Emanuela destaca, ainda, que novas parcerias poderão surgir em todo o ecossistema, pois as empresas que não possuem diversificação de produtos terão a oportunidade de firmar convênios e oferecer produtos customizados e novos marketplaces que atendam seus clientes de ponta a ponta, com ofertas competitivas.

E, com a unificação do sistema entre todos os players financeiros, ficará viável a portabilidade do cliente entre uma unidade bancária e outra, fato que, consequentemente, aumentará a competitividade. “A tendência é que haja mais concorrência entre as instituições participantes, que terão que melhorar seus serviços e reduzir taxas para atrair mais clientes”, afirma o especialista em regulação e sócio da JL Rodrigues & Consultores Associados, José Luiz Rodrigues.

A chegada do Open Banking possibilitará também a criação do Iniciador de Transação de Pagamentos. Segundo Marcelo Feltrin, head de desenvolvimento de negócios da Opus Software, empresa de soluções digitais especializada em desenvolvimento de software, a nova modalidade de pagamento permitirá que qualquer empresa, regulada pelo BC, inicie transferências e pagamentos entre o consumidor e o recebedor sem o envolvimento de adquirentes (companhias que efetuam as transações financeiras), bandeiras de cartão e sem a necessidade de abrir o aplicativo do banco para fazer um Pix. 

       Marcelo Feltrin

“Num exemplo prático, ao realizar uma corrida de táxi com um aplicativo tipo Uber, ao final do trajeto, se esse app estiver registrado como um iniciador de pagamento do Open Banking, ele poderá fazer a transferência da conta bancária do usuário para a do motorista, sem a necessidade de um cartão de crédito”, explica Feltrin.  

Na prática

O Open Banking dará autonomia para o cliente construir seu próprio banco, a partir da escolha de serviços financeiros que melhor atendam suas necessidades. “Por exemplo, um cliente que tem conta em um banco A se interessa por um produto do banco B, que é mais vantajoso para ele.

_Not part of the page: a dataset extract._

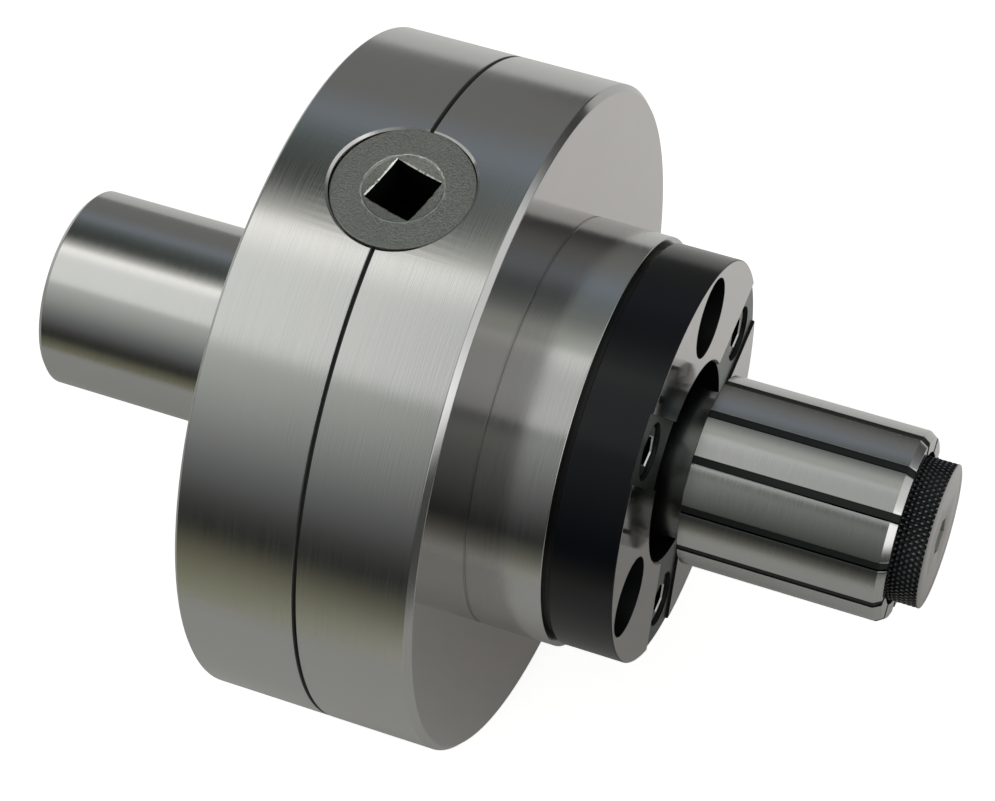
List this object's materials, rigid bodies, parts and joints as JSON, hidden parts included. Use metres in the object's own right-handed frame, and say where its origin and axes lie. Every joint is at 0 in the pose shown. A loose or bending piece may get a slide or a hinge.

Para não ter que abrir uma conta no novo banco, ele simplesmente autoriza essa instituição financeira B a acessar suas informações no banco A, onde é correntista. O consentimento será dado dentro de um ambiente de autenticação do banco onde a pessoa já tem conta”, explica a vice-presidente da Nava Technology.

Quanto ao acesso no Open Banking, o head da Opus Software esclarece que os usuários vão usar interfaces semelhantes às que são utilizadas atualmente para acessar sistemas. “Se hoje o usuário usa, por exemplo, agência, conta e senha para acessar seu Internet Banking, essas mesmas informações serão utilizadas para autorizar o compartilhamento das informações.”

Proteção de dados 

Esse compartilhamento dentro do serviço financeiro ocorrerá por meio de APIs – Application Programming Interfaces (em português, Interface de Programação de Aplicação), criadas a partir de padrões de programação que permitem a comunicação de dados de uma fonte a outra. “Uma das características do Open Banking é a utilização de padrões de segurança extremamente avançados. As tecnologias adotadas estão entre as mais sofisticadas disponíveis na indústria”, enfatiza Feltrin.

               José Luiz Rodrigues

Para garantir a proteção dos dados dos usuários, o Open Banking será totalmente alinhado às disposições da Lei Geral de Proteção de Dados – LGPD, no propósito de certificar a segurança das informações. “A LGPD trará ao Open Banking mais segurança, tanto para o consumidor quanto para as instituições, que terão que estar em conformidade com as regras, a fim de evitar litígios”, explana Rodrigues.

E como a participação no Open Banking é restrita às instituições reguladas pelo Banco Central, todos os participantes já seguem regras de segurança preestabelecidas. “O sistema financeiro brasileiro é um dos mais seguros do mundo e já trabalha com rígidos padrões quanto à proteção de dados”, afirma Doherty.

Vale mencionar, entretanto, que a segurança de dados vai além de todo o investimento que o ecossistema financeiro se propõe a executar. “Quando surgem novos produtos e serviços, também aparecem novas fraudes. Já há golpes circulando nas redes e  diversas pessoas caindo em armadilhas com o Pix, lançado recentemente. Por isso, é fundamental a conscientização da população para que as pessoas sejam cada vez menos alvo desses golpes rotineiros”, alerta Emanuela.

Ameaça ou oportunidade para as instituições?

Na opinião do superintendente da ANBIMA, o Open Banking, sem dúvida, é uma oportunidade. Ele embasa seu ponto de vista no modo como o cliente vem se relacionando com o mercado, além da chegada de um público cada vez mais jovem, ligado à tecnologia e interações virtuais. “O Open Banking é uma chance para melhorar o relacionamento com o cliente, desenvolvendo produtos mais rapidamente de acordo com a sua necessidade. Além disso, o sistema oferece às instituições maior capacidade de análise, permitindo decisões baseadas em dados e abre oportunidades de criação de novos serviços a partir de parcerias com fintechs, por exemplo. Então, vejo mais oportunidades que ameaças”, conclui.